Et pourtant, de plus en plus nombreuses sont les personnes à se réclamer d’un black metal chrétien, dont l’auteur de ces lignes…

3) La transfiguration de la Croix: comment donner une signification chrétienne au black metal?

Lors du  triduum pascal, les trois jours qui précèdent Pâques, les chrétiens sont appelés à prouver les ténèbres qui précèdent la Résurrection du Christ à Pâques, au travers du lavement des pieds au dernier repas, de la prière au Jardin des Oliviers et de Son arrestation, de Sa Passion et Sa mise en croix, et du temps où Il gise dans Son tombeau et fait l’expérience de la mort, lot de tous les hommes.ne s’agit pas d’un temps de désespoir, de révolte ou d’abandon, mais d’attente et d’espérance:

La vue d’un supplicié n’a rien d’attirant, il  provoque ceux qui passent à détourner le regard. La mort fait peur, et celle de Jésus aussi a fait fuir les disciples. Pourtant l’Evangéliste cite l’Ecriture : « Ils lèveront les yeux vers celui qu’ils ont
transpercé » (Jn 19, 37) Que se passe-t-il donc, pourquoi un  tel renversement ? De manière
extrêmement étonnante, Jésus meurt et sa mort donne vie, sa mort est porteuse de vie parce qu’elle
transforme profondément celui qui la contemple.
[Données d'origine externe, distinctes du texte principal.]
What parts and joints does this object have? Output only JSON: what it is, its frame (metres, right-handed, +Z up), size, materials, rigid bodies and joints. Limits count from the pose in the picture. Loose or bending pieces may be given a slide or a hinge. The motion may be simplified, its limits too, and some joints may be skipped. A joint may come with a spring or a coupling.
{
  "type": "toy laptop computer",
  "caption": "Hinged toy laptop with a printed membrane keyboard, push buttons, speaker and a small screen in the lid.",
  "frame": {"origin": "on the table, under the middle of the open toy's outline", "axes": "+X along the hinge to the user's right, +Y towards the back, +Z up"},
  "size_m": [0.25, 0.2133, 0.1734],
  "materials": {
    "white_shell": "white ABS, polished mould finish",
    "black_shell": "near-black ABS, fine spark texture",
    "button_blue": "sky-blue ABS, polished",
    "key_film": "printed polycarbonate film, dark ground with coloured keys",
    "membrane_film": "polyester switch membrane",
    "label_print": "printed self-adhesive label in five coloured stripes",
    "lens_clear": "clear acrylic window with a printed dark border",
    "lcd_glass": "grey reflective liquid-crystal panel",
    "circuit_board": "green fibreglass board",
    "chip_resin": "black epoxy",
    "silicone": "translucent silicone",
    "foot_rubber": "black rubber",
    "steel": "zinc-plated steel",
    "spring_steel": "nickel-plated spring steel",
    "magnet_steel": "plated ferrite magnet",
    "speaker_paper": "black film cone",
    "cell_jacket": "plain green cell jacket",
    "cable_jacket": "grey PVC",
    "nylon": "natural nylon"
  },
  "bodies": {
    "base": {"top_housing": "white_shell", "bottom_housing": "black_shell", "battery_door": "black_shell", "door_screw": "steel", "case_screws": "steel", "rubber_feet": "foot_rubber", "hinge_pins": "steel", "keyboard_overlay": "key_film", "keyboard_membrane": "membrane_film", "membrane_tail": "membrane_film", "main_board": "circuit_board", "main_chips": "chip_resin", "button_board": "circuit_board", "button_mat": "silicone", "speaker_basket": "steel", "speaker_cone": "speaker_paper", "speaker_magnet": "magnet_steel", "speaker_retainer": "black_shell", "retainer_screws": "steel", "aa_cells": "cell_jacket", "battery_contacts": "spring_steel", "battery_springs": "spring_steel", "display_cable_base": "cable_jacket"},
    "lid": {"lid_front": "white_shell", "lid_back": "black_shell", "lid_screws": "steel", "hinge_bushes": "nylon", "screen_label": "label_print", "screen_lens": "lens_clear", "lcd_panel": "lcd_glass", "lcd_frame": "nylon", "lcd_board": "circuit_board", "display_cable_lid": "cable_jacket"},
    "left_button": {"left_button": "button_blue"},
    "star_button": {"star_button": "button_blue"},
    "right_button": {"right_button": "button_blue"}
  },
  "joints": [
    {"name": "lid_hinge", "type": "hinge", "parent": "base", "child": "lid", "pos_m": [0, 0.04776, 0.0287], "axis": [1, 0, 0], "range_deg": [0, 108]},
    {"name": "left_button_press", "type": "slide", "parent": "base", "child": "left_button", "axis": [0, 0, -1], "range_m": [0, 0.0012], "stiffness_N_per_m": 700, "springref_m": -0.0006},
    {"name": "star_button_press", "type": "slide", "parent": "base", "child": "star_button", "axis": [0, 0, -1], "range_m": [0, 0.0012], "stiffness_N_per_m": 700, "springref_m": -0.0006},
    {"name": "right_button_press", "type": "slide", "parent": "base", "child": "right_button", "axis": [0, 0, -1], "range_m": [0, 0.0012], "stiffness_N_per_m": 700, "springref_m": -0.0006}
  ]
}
Pourtant il ne faut pas ni édulcorer, ni enjoliver la
croix. On ne peut pas faire que Jésus n’ait pas la connu la violence la plus nue, la solitude la plus
totale, le mal à l’état brut qui s’acharne sur l’innocent mais ce qui montre que la mort et le mal n’auront
pas le dernier mot c’est que la vision de sa mort transforme ceux qui la regardent. En Jésus crucifié et
souffrant se communique l’amour de Dieu. Regarder la croix c’est accepter de se laisser envahir par
l’amour du Christ qui nous désarme, qui nous déconcerte, c’est dire l’amour du Père y compris dans
son silence et c’est laisser l’Esprit nous transformer profondément. C’est alors tout le sens du geste
proposé par la liturgie de l’adoration de la croix. On n’adore pas la croix pour dire oui à la souffrance,
on adore la croix parce que un regard porté sur la croix nous dit l’amour fou de Dieu pour nous, parce
qu’elle a porté le salut du monde. « Voici le bois de la croix, qui a porté le salut du monde, venez
adorons. » C’est un geste très ancien que l’on trouve aussi fin 4ème, début 5èmesiècle à Jérusalem.
Comme le dit très justement Bernard Sesboüé « le négatif de la violence est absorbé dans le positif de
la tendresse. Le signe de la condamnation devient celui de la grâce et du pardon, le symbole de la
faiblesse devient celui de la force toute-puissante, dépourvue de toute violence ». C’est cela que
signifie ce signe liturgique de l’adoration de la croix qui peut surprendre. Adorer la croix ne signifie pas
une acceptation de toute souffrance ou une exaltation de la souffrance. C’est une liturgie qui a un
sens beaucoup plus profond. Elle signifie que la violence, le mal, auxquels on n’échappe pas, sont
transfigurés par le Christ. Adorer la croix liturgiquement et ici le mot adoration est à sa place plus que
partout ailleurs, se mettre à genoux devant la croix, l’embrasser c’est reconnaître qu’elle a donné au
chrétien sa suprême élévation. Adorer la croix c’est un geste de foi, c’est confesser la victoire de
l’amour sur toute souffrance, sur toute mort et accepter d’entrer dans la suite du Christ
” (www.theolarge.fr, “Le triduum pascal: victoire de l’amour sur la mort”).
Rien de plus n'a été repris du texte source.